- Material provided -
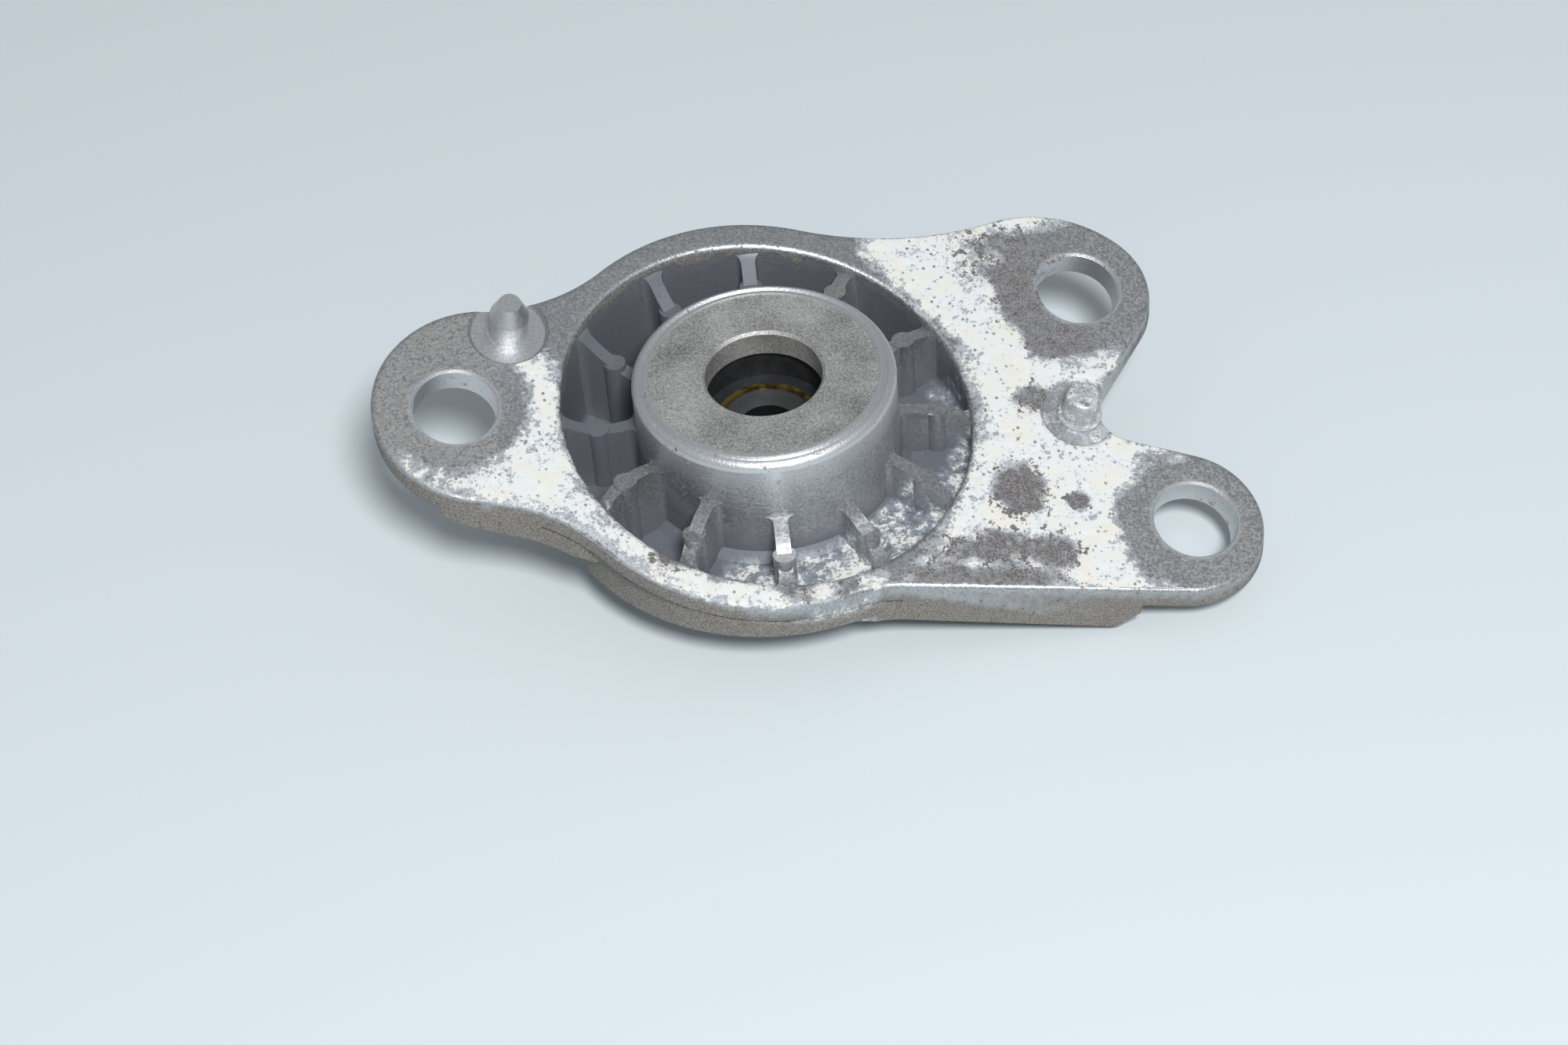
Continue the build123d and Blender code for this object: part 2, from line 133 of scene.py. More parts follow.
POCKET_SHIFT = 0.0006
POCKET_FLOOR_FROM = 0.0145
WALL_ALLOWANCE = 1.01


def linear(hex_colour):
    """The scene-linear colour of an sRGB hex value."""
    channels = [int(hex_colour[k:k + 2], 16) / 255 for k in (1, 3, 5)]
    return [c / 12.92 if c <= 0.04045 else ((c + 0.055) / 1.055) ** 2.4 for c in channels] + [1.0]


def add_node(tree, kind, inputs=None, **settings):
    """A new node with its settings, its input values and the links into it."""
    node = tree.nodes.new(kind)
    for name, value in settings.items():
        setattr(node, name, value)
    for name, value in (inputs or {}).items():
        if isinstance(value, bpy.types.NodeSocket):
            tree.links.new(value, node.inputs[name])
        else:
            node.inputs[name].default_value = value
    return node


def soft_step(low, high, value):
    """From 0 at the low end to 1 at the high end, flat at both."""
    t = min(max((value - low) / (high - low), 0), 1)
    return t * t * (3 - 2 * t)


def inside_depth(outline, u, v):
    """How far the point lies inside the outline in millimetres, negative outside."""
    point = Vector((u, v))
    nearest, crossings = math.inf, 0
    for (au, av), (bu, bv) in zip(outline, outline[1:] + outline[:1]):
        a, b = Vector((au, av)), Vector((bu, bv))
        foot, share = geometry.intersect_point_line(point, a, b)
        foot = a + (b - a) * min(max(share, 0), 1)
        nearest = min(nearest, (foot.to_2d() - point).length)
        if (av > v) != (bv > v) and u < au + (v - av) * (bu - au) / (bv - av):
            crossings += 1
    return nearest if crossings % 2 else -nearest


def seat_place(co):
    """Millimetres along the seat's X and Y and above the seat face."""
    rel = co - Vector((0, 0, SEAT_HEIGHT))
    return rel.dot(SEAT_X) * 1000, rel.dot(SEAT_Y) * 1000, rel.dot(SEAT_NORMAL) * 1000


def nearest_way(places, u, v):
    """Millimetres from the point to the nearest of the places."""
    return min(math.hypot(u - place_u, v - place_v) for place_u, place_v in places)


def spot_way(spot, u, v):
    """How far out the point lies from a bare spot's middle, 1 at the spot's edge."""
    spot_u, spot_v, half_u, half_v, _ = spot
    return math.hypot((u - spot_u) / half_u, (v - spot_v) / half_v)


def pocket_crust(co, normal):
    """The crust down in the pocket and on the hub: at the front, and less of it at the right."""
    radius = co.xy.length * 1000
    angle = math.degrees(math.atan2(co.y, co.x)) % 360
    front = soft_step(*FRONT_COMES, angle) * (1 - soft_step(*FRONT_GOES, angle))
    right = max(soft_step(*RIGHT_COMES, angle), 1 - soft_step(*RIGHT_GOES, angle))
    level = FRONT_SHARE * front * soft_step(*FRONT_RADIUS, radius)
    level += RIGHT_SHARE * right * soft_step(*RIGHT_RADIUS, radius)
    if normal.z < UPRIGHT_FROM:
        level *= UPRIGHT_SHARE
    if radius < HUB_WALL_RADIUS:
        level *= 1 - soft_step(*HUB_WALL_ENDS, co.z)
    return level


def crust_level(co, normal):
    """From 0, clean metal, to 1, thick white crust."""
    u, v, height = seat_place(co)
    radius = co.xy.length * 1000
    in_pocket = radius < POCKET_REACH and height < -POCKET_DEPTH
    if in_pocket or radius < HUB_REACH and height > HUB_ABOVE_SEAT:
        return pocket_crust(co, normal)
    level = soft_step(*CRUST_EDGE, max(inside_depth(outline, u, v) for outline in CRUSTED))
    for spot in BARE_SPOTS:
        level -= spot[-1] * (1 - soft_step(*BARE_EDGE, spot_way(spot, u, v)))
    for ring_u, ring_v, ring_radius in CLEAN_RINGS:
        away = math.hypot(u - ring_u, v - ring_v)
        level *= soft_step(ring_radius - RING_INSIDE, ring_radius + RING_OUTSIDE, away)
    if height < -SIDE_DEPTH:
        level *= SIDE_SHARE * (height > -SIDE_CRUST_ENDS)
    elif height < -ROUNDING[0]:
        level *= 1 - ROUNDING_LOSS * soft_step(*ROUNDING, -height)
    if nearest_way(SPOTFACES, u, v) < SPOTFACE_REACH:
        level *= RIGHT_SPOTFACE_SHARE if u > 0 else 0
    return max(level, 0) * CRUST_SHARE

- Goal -
Copy each line containing the word "scene" from the data.

- Answer to this exercise -
Continue the build123d and Blender code for this object: part 2, from line 133 of scene.py. More parts follow.
    """The scene-linear colour of an sRGB hex value."""